May 17th, 2010 at 10:35 pm
@Chilled: “Unfortuanately I have to bite my tongue as I often represent the builder or their agent and can’t suggest an ice cube enema to get them through the day.”
Ice cube enema… lol! :>
May 17th, 2010 at 10:39 pm
@specuskeptic:
Why so complicated?
Just hire Goldman Sachs to help out, like what they did for Greece.
May 17th, 2010 at 11:04 pm
@other ted:
……..was known as the “no fun city”….
*****************
Wadaya mean “was”? They closed the liquor stores during the Olympics. What else would the city have to do to underscore to the world that the “no fun city” moniker always was, and continues to be, right on the mark?
May 17th, 2010 at 11:32 pm
I liked Garth’s prose about OV:
When I’m in Vancouver this Thursday I’ll make a special trip to Millennium Water. Have to see this with mine own eyes. Sup a little, perchance. Bathe in the ambiance.
This, of course, is the holy grail of Greater Foolishness. If the stone square in front of the sales centre is empty, I may fall to my knees. Perhaps go prone.
…
The listings flood continues, of course, in Vancouver, Toronto, Calgary and even on the dusty, narrow, rutted road which is home to the Summer Bunker. Homeowners everywhere (including Millennium Water) are gushing properties onto the market as they always do when a storm is approaching – at epic prices, hoping to snare passing idiots who just stumbled out of 2007.
May 18th, 2010 at 1:23 am
@Pythagoras: The No Fun City was a bunch of nonsense propagated by the media like the Vancouver Province to sell papers. Further, re. liquor store closures … having people wasted in the streets, is this really fun?

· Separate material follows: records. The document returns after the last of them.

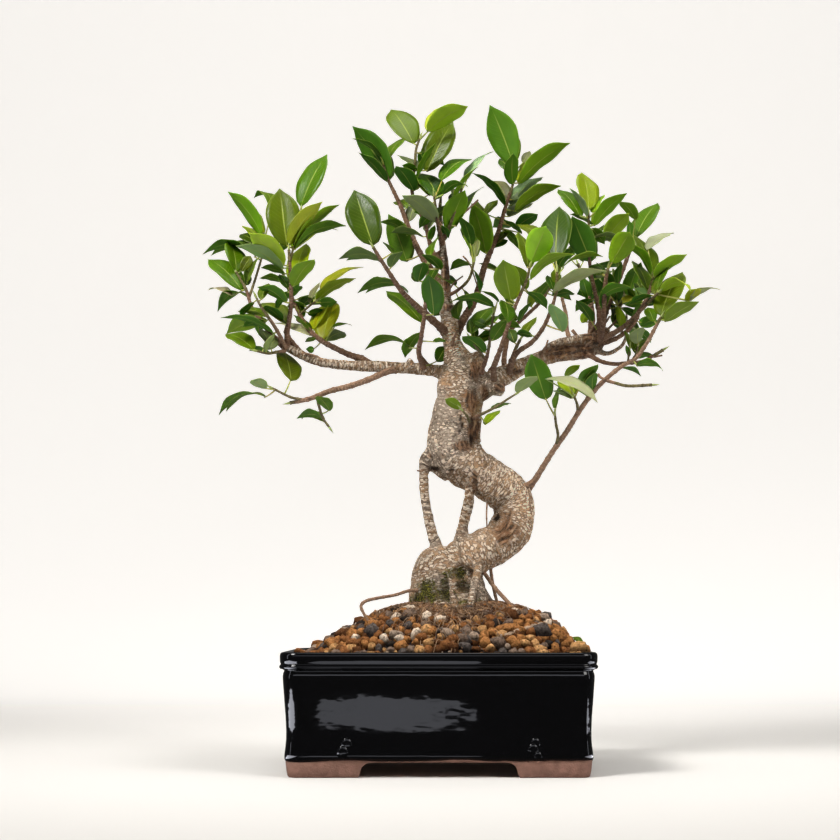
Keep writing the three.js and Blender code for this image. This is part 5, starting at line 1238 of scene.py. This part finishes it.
def straightened(coordinates, limbs):
    """For each point: its place as if its nearest limb were straight, how ringed that limb is, and
    how much it takes marks."""
    centres, radii, travelled, frames, ringed, marked = [], [], [], [], [], []
    for number, (name, stations) in enumerate(limbs):
        for point, radius, directions, length in measured(limb_path(stations)):
            centres.append(point)
            radii.append(radius)
            travelled.append(number * LIMB_APART + length)
            frames.append(directions)
            ringed.append(RINGED.get(name, USUALLY_RINGED))
            marked.append(FAINTLY if name in UNMARKED else 1.0)
    centres, radii, travelled, frames, ringed, marked = (
        np.array(values) for values in (centres, radii, travelled, frames, ringed, marked))
    places, nearest = np.empty_like(coordinates), np.empty(len(coordinates), dtype=int)
    for start in range(0, len(coordinates), 8000):
        some = slice(start, start + 8000)
        gap = np.linalg.norm(coordinates[some, None] - centres[None], axis=2) - radii
        near = nearest[some] = gap.argmin(axis=1)
        out = coordinates[some] - centres[near]
        tangent, normal, side = (frames[near, k] for k in range(3))
        places[some, 0] = (out * normal).sum(axis=1)
        places[some, 1] = (out * side).sum(axis=1)
        places[some, 2] = travelled[near] + (out * tangent).sum(axis=1)
    return places, ringed[nearest], marked[nearest]


def closeness(view, across, down, reach_across, reach_down):
    """How close each point is to a place in the front view: 1 there, and less away from it."""
    spread = ((view[0] - across) / reach_across) ** 2 + ((view[1] - down) / reach_down) ** 2
    return np.exp(-spread * 0.8)


def swells(places, *sizes):
    """Noise for each place, with swells about as long as the sizes in mm."""
    return np.array([noise.noise(Vector(place)) for place in places / np.array(sizes)])


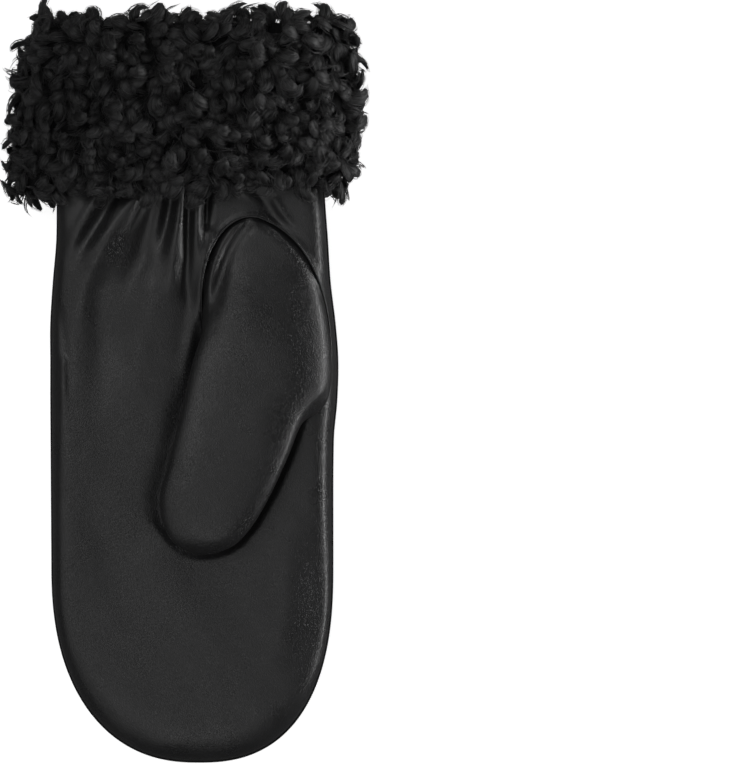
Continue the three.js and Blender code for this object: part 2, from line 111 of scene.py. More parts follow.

I am sure there were plenty of places to ‘get your drink on’ before, during and after the olympics.
For many people, crowding into English Bay with thousands of others to watch fireworks and having the best night clubs simply isn’t part of a ‘fun’ city.
May 18th, 2010 at 2:50 am
@VanCity Guy: I was looking up family history and found two ancestors on the 1898 voters list http://www.rootsweb.ancestry.c.....ters98.htm
What do I miss of the old Vancouver? Well, streets with families, children playing in the alley, neighbourhoods with life in them. I live in Tricities and I see so many areas that seem kind of empty. Then little notices appear on front doors, declaring houses uninhabitable due to grow-ops/meth labs. This city seems half-empty sometimes, which makes the real estate bubble even more confusing. People pay a million dollars for a new mansion with crackhouses next door.
Its interesting how the Olympic vitality wore off so quickly. This is a “no fun” city because so many people have crushing debt, and can only keep appearances up so long. We will become even less fun as deficit-ridden local governments continue to slash away at amenities.
May 18th, 2010 at 2:34 pm
Damn you, scullboy. Quit having so much fun in Nova Scotia! Keep this up, and I may move back there.
@Pope, VHB, paulb: Once this bubble’s deflating as fast as the BC Place roof, will we head back into an info void as happened during the ’08 slump? Many blogger bears seemed to go into hibernation after listings busted wide open.